Some people abandon their friends, move away from family, or vow to give up their own happiness just to please the one they love. In my case, I carry around a blue and green dinosaur.

For people that do not have children, there is no way to describe the love that you feel for your child. It is different than the love you have for your spouse or any other member of your family. I have an ache in my soul that dictates that I keep my children safe and happy. This explains why I do some of the crazy things that so many other parents also do.

If you were to visit my house on any given day, you will probably see me carrying a blue and green, hand knit dinosaur under my arm. He does not belong to me. He belongs to my two-year-old and he adores it. The majority of the time my son drags him around by his floppy leg but even he gets tired of carrying him. That is when the responsibility transfers to me. If I try to set him down on the sly, my son finds him and brings him right back to me. He apparently always needs to be held because according to my son, “Elliot gets lonely.” Okay. So it means a lot to my child so I spend my days carefully toting around a dinosaur.

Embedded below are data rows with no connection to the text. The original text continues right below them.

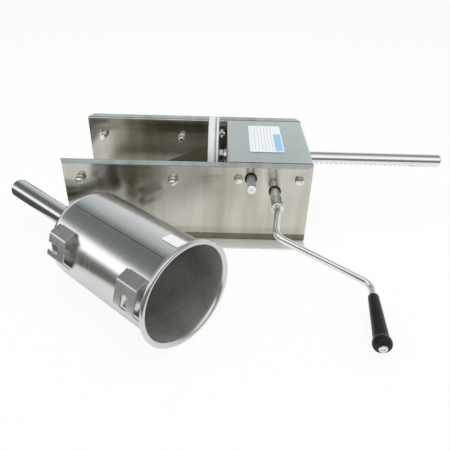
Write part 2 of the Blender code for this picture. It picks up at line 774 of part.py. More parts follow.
def build_crank(fast_axis):
    corners = crank_corners()
    out = (corners[1] - corners[0]).normalized()
    mouth = corners[0]
    grip_way = (corners[4] - corners[3]).normalized()
    bar_end = corners[3] + grip_way * crank_tail
    bore_depth = stub_length - seal_thickness - socket_gap + 3 * fit
    route = rounded_route(corners[1:4] + [bar_end], crank_bend, bend_steps)
    stations = [(mouth + out * bore_depth, out, socket_bore), (mouth, out, socket_bore),
                (mouth, out, socket_radius), (mouth + out * socket_length, out, socket_radius),
                (mouth + out * (socket_length + socket_taper), out, crank_radius)]
    stations += [(point, direction, crank_radius) for point, direction in route[1:]]
    thread_hole = grip_bolt_radius + fit
    thread_end = bar_end - grip_way * (grip_bolt_thread + fit)
    stations += [(bar_end, grip_way, thread_hole), (thread_end, grip_way, thread_hole)]
    arm = add_part("crank_arm", swept(stations, small_sides), polished, parent=fast_axis)
    screw_place = mouth + out * set_screw_place
    hole = rod_solid(set_screw_radius + fit, stub_flat, socket_radius + overrun)
    cut(arm, "set_screw_hole", hole, screw_place, ALONG_ROD, fast_axis)
    screw = rod_solid(set_screw_radius, stub_flat + fit, socket_radius)
    add_part("crank_set_screw", screw, machined, screw_place, ALONG_ROD, fast_axis)
    return bar_end, grip_way


def build_grip(bar_end, grip_way, fast_axis):
    """The turning grip and the bolt that holds it on the crank's end."""
    turn = Z_AXIS.rotation_difference(grip_way).to_euler()
    grip_axis = add_axis("grip_axis", bar_end, turn)
    grip_axis.parent = fast_axis
    bore = grip_bolt_radius + 2 * fit
    start = fit
    end = start + grip_length
    profile = [(start, bore)]
    profile += [(start + grip_length * along, grip_radius * across) for along, across in grip_shares]
    profile.append((end, bore))
    add_part("crank_grip", turned(profile, round_sides), black_plastic, parent=grip_axis)
    head = end + fit
    top = head + grip_bolt_head
    profile = [(-grip_bolt_thread, 0.0), (-grip_bolt_thread, grip_bolt_radius), (head, grip_bolt_radius),
               (head, grip_bolt_head_radius), (top - fit, grip_bolt_head_radius),
               (top, grip_bolt_head_radius - fit), (top, grip_bolt_socket),
               (top - grip_bolt_head / 2, grip_bolt_socket), (top - grip_bolt_head / 2, 0.0)]
    add_part("grip_bolt", turned(profile), polished, parent=grip_axis)


def barrel_profile():
    """The barrel's wall: rolled lip, flare, straight bore, rounded end and outlet hole."""
    middle = barrel_radius - barrel_wall / 2
    lip = Vector((lip_bead, lip_radius - lip_bead, 0.0))
    corners = [lip, Vector((flare_length, middle, 0.0)), Vector((barrel_length - barrel_wall / 2, middle, 0.0)),
               Vector((barrel_length - barrel_wall / 2, outlet_radius, 0.0))]
    route = rounded_route(corners[:3], flare_length / 2, flare_steps)[:-1]
    route += rounded_route(corners[1:], barrel_end_round, end_round_steps)[1:]
    outside = []
    inside = []
    for point, direction in route[1:]:
        side = Z_AXIS.cross(direction) * barrel_wall / 2
        outside.append((point + side)[:2])
        inside.append((point - side)[:2])
    bead = []
    for index in range(lip_bead_points):
        angle = math.radians(50) + math.radians(250) * index / (lip_bead_points - 1)
        bead.append((lip.x + lip_bead * math.cos(angle), lip.y + lip_bead * math.sin(angle)))
    return outside[::-1] + bead + inside


def build_barrel(axis):
    solid = turned(barrel_profile(), barrel_sides)
    add_part("barrel", solid, brushed, parent=axis)
    inner = barrel_radius + fit
    outer = inner + label_thickness
    end = label_start + label_length
    section = [(inner, label_start), (outer, label_start), (outer, end), (inner, end)]
    bm = bmesh.new()
    face = bm.faces.new([bm.verts.new((radius, 0.0, along)) for radius, along in section])
    bmesh.ops.rotate(bm, cent=(0.0, 0.0, 0.0), matrix=Matrix.Rotation(label_from, 3, 'Z'), verts=bm.verts[:])
    bmesh.ops.spin(bm, geom=[face], cent=(0.0, 0.0, 0.0), axis=(0.0, 0.0, 1.0), angle=label_sweep,
                   steps=label_steps)
    add_part("blank_barrel_label", bm, white_plastic, parent=axis)


def build_bracket(name, axis, side, from_mouth, open_down):
    """A folded bracket: two legs welded to the barrel and a face with a slot for the pin."""
    face = bracket_face - bracket_sheet / 2
    weld_radius = barrel_radius + bracket_sheet / 2 + 2 * fit
    weld = (side * weld_radius * math.cos(bracket_weld_angle), weld_radius * math.sin(bracket_weld_angle))
    corners = [weld, (side * face, bracket_half_height), (side * face, -bracket_half_height),
               (weld[0], -weld[1])]
    low = from_mouth - bracket_length / 2
    high = from_mouth + bracket_length / 2
    bm = folded(corners, bracket_sheet, bracket_fold, low, high)
    bracket = add_part(name, bm, brushed, parent=axis)
    half = bracket_slot / 2
    inner = barrel_radius + fit
    outer = bracket_face + overrun
    drill = rod_solid(half, inner, outer)
    oriented(drill, (0.0, 0.0, -side * 1.0), (0.0, 1.0, 0.0), (side * 1.0, 0.0, 0.0))
    bmesh.ops.translate(drill, vec=(0.0, -slot_drop, from_mouth), verts=drill.verts[:])
    cut(bracket, name + "_pin_hole", drill, parent=axis)
    near_x, far_x = sorted((side * inner, side * outer))
    if open_down:
        slot = box((near_x, -weld[1] - overrun, from_mouth - half), (far_x, -slot_drop, from_mouth + half))
    else:
        slot = box((near_x, -slot_drop - half, from_mouth), (far_x, -slot_drop + half, high + overrun))
    cut(bracket, name + "_slot", slot, parent=axis)


def build_brackets(axis):
    front_slot_from_mouth = rear_slot_from_mouth + rear_pin_x - front_pin_x
    for name, side in (("near", 1), ("far", -1)):
        build_bracket("rear_bracket_" + name, axis, side, rear_slot_from_mouth, True)
        build_bracket("front_bracket_" + name, axis, side, front_slot_from_mouth, False)


def build_outlet(axis):
    """Welded outlet spigot, gasket, stuffing tube and the ring nut that clamps it."""
    seat = barrel_length + fit
    spigot_end = seat + spigot_length
    profile = [(seat, spigot_bore), (seat, spigot_flange_radius), (seat + spigot_flange, spigot_flange_radius),
               (seat + spigot_flange, spigot_radius), (spigot_end, spigot_radius), (spigot_end, spigot_bore)]
    add_part("outlet_spigot", turned(profile, round_sides), machined, parent=axis)
    gasket_start = spigot_end + fit
    gasket_end = gasket_start + gasket
    washer = ring_solid(spigot_bore, tube_flange_radius, gasket_start, gasket_end, round_sides)
    add_part("tube_gasket", washer, white_plastic, parent=axis)
    flange = gasket_end + fit
    tube_end = barrel_length + tube_reach
    profile = [(flange, tube_radius - tube_wall), (flange, tube_flange_radius),
               (flange + tube_flange, tube_flange_radius), (flange + tube_flange, tube_radius),
               (tube_end, tube_radius), (tube_end, tube_radius - tube_wall)]
    add_part("stuffing_tube", turned(profile, round_sides), polished, parent=axis)
    lip = flange + tube_flange + fit
    bore = spigot_radius + fit
    profile = [(lip, tube_radius + fit), (lip, bore), (lip - tube_nut_skirt, bore),
               (lip - tube_nut_skirt, tube_nut_radius), (lip + tube_nut_lip / 2, tube_nut_radius),
               (lip + tube_nut_lip, tube_nut_radius - tube_nut_lip / 2), (lip + tube_nut_lip, tube_radius + fit)]
    nut = turned(profile, 2 * tube_nut_grips)
    for vert in nut.verts:
        radius = vert.co.xy.length
        if radius > tube_nut_radius - weld_distance:
            part_turn = math.atan2(vert.co.y, vert.co.x) * tube_nut_grips / (2 * math.pi)
            if round(part_turn * 2) % 2:
                vert.co.xy *= (radius - tube_nut_grip_depth) / radius
    add_part("tube_ring_nut", nut, machined, parent=axis)


def barrel_frame():
    """Place of the loose barrel: Z from its mouth to its outlet, X towards the near brackets."""
    flat = math.cos(barrel_tilt)
    to_mouth = Vector((math.cos(barrel_heading) * flat, math.sin(barrel_heading) * flat, math.sin(barrel_tilt)))
    level = to_mouth.cross(Z_AXIS).normalized()
    upward = level.cross(to_mouth)
    side = level * math.cos(barrel_roll) + upward * math.sin(barrel_roll)
    lift = -to_mouth.cross(side)
    turn = Matrix((side, lift, -to_mouth)).transposed()
    axis = add_axis("barrel_axis", (mouth_x, mouth_y, lip_centre_height), turn.to_euler())
    return axis


def build_stuffer():
    clear_scene()
    build_base()
    build_walls()
    build_gearbox()
    build_carrier()
    build_bushes_and_seals()
    build_fasteners()
    fast_axis = add_axis("fast_axis", (fast_x, 0.0, fast_height))
    slow_axis = add_axis("slow_axis", (slow_x, 0.0, slow_height))
    rod_axis = add_axis("rod_axis", (piston_face_x, 0.0, rod_height))
    build_drive(fast_axis, slow_axis)
    build_rod(rod_axis)
    build_piston(rod_axis)
    bar_end, grip_way = build_crank(fast_axis)
    build_grip(bar_end, grip_way, fast_axis)
    axis = barrel_frame()
    build_barrel(axis)
    build_brackets(axis)
    build_outlet(axis)


build_stuffer()
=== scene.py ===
import math

import bmesh
import bpy
from mathutils import Matrix, Vector


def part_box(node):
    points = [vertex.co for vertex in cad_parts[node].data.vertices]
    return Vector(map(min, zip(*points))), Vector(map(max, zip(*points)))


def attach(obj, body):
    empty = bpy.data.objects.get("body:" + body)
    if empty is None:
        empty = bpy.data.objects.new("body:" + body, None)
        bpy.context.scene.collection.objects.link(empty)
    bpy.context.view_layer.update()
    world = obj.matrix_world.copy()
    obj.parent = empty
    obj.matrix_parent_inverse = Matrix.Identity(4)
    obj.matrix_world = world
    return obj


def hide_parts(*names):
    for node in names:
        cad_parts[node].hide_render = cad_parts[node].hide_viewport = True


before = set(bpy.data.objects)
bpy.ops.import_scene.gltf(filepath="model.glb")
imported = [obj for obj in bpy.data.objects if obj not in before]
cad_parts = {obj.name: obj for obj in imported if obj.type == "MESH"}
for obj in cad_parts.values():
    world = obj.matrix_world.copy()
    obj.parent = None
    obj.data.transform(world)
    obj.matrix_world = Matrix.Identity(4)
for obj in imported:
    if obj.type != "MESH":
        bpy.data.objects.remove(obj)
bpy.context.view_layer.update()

# Base plate: 2 mm stainless sheet with rounded corners, brushed along the
# frame. Its free edges stand out on both sides, where table clamps hold it.
flat_angle = math.radians(1)
sharp_angle = math.radians(35)
fold_angle = math.radians(50)
weld_distance = 0.000002
sheet_edge = 0.00035


def noise(nodes, link, place, scale, detail=2.0):
    """Soft noise over a place, as a mask."""
    clouds = nodes.new("ShaderNodeTexNoise")
    clouds.inputs["Scale"].default_value = scale
    clouds.inputs["Detail"].default_value = detail
    link(place, clouds.inputs["Vector"])
    return clouds.outputs["Fac"]


def brushed_grain():
    """One set of brushed lines and soft clouds, stretched by each material's own scales."""
    group = bpy.data.node_groups.new("brushed_grain", "ShaderNodeTree")
    face = group.interface
    face.new_socket(name="Place", in_out="INPUT", socket_type="NodeSocketVector")
    face.new_socket(name="Fine Scale", in_out="INPUT", socket_type="NodeSocketVector")
    face.new_socket(name="Broad Scale", in_out="INPUT", socket_type="NodeSocketVector")
    face.new_socket(name="Lines", in_out="OUTPUT", socket_type="NodeSocketFloat")
    face.new_socket(name="Clouds", in_out="OUTPUT", socket_type="NodeSocketFloat")
    nodes = group.nodes
    link = group.links.new
    start = nodes.new("NodeGroupInput")
    end = nodes.new("NodeGroupOutput")
    found = []
    for scale in ("Fine Scale", "Broad Scale"):
        stretch = nodes.new("ShaderNodeVectorMath")
        stretch.operation = "MULTIPLY"
        link(start.outputs["Place"], stretch.inputs[0])
        link(start.outputs[scale], stretch.inputs[1])
        found.append(noise(nodes, link, stretch.outputs[0], 1.0))
    blend = nodes.new("ShaderNodeMix")
    blend.inputs["Factor"].default_value = 0.45
    link(found[0], blend.inputs["A"])
    link(found[1], blend.inputs["B"])
    link(blend.outputs["Result"], end.inputs["Lines"])
    link(noise(nodes, link, start.outputs["Place"], 16.0, 4.0), end.inputs["Clouds"])
    return group


grain = brushed_grain()


def remapped(nodes, link, source, low, high, start=0.3, end=0.7):
    """A mask brought from its middle range to the range a socket needs."""
    step = nodes.new("ShaderNodeMapRange")
    step.inputs["From Min"].default_value = start
    step.inputs["From Max"].default_value = end
    step.inputs["To Min"].default_value = low
    step.inputs["To Max"].default_value = high
    link(source, step.inputs["Value"])
    return step.outputs["Result"]


def maths(nodes, link, operation, first, second):
    """One sum on two sockets, or on a socket and a number."""
    step = nodes.new("ShaderNodeMath")
    step.operation = operation
    for value, slot in zip((first, second), step.inputs):
        if isinstance(value, float):
            slot.default_value = value
        else:
            link(value, slot)
    return step.outputs[0]


def mixed(nodes, link, mask, first, second, way="MIX"):
    """Two colours, each three numbers or a socket, mixed by a mask."""
    blend = nodes.new("ShaderNodeMix")
    blend.data_type = "RGBA"
    blend.blend_type = way
    link(mask, blend.inputs["Factor"])
    for colour, slot in ((first, blend.inputs["A"]), (second, blend.inputs["B"])):
        if isinstance(colour, tuple):
            slot.default_value = (*colour, 1.0)
        else:
            link(colour, slot)
    return blend.outputs["Result"]


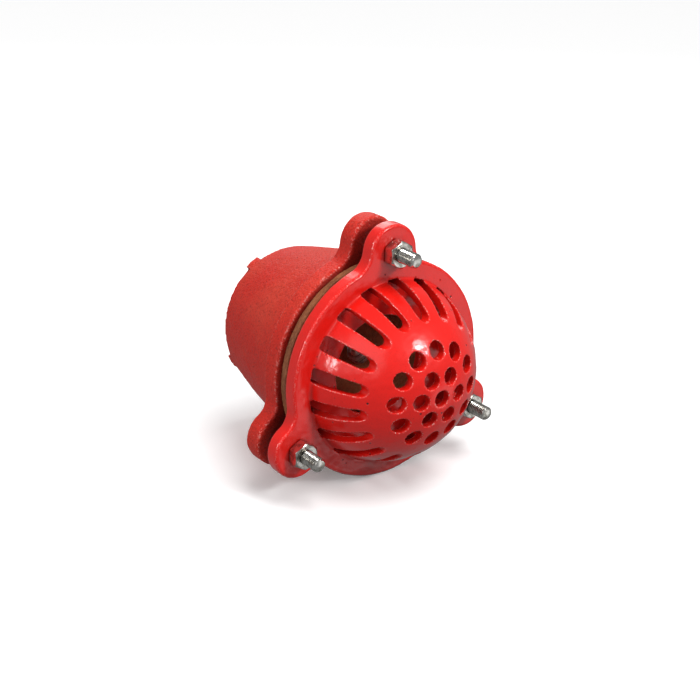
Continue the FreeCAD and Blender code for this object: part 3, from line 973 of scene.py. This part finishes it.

As parents, we make silly faces, dance crazy dances, sing songs in public, and wear anything that our child makes for us. One year, I attended a school program wearing a simple black dress and six bracelets that were strung with all sizes and colors of buttons. Every time I clapped, it sounded like a crazy tambourine. But the proud look on the face of my four-year-old when he saw me wearing his bracelets overshadowed any embarrassment that I felt when I first walked in.